Sue Davies, Head of Consumer Protection Policy at UK consumer organisation Which? was disappointed at the changes and urged the UK and EU to “strike a deal on roaming charges” to stop companies “chipping away at the roaming benefits customers have become used to” and “prevent the return of the excessive charges people used to encounter.” 

By law, charges for mobile data used abroad remain capped at £45 per month and consumers can only continue data roaming only if they actively chose to keep spending. 

What about EU residents travelling to the UK?

In the EU, most mobile phone operators seem keen to continue free roaming for travels to the UK, but some have announced changes too.

In Sweden, Telenor aligned UK’s prices to those of non-EEA countries on May 1st 2021 while still allowing free roaming for some plans. 

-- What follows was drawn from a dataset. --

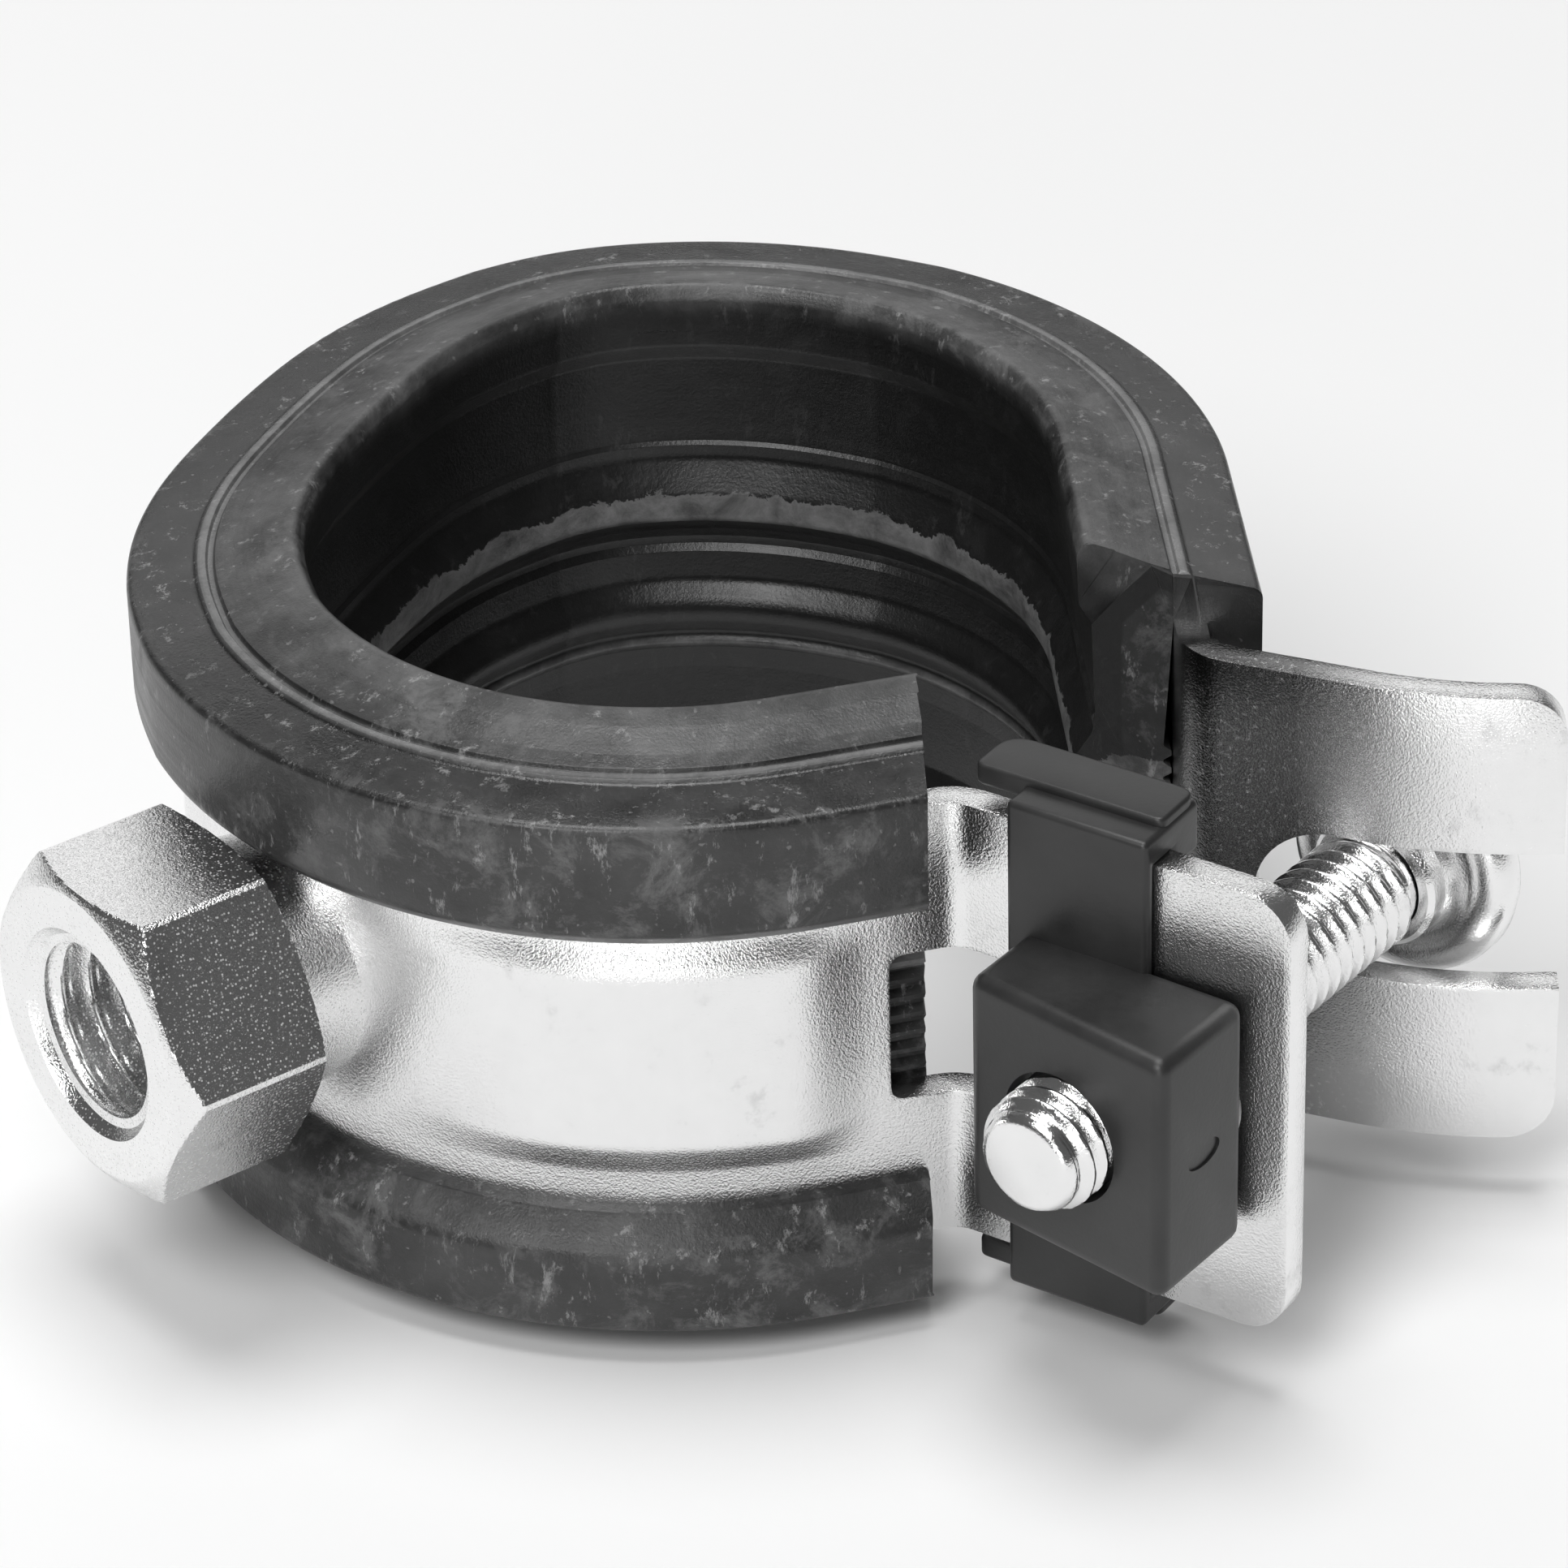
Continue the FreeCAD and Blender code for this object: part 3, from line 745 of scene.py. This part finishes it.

Another Swedish operator, Telia, ended free roaming with the UK and Gibraltar on September 13th 2021 giving customers the option to access 200 megabytes of data for SEK 99 per day. People travelling to the UK can also buy a weekly pass allowing to make calls, send texts and download 1 GB of data. 

In Germany Telefónica Deutschland and 1 & 1 have extended current conditions for the UK until at least the end of 2022. However companies may keep other options open depending on negotiations with roaming partners. 

A1 Telekom Austria brought roaming charges back for the UK last June. Customers now have to pay €2.49 per minute for outgoing calls and €1.49 per minute for incoming calls if they are in the UK or Gibraltar. An SMS costs 99 cents and each 100 KB of data €1.49. 

This article is published in cooperation with Europe Street News, a news outlet about citizens’ rights in the EU and the UK.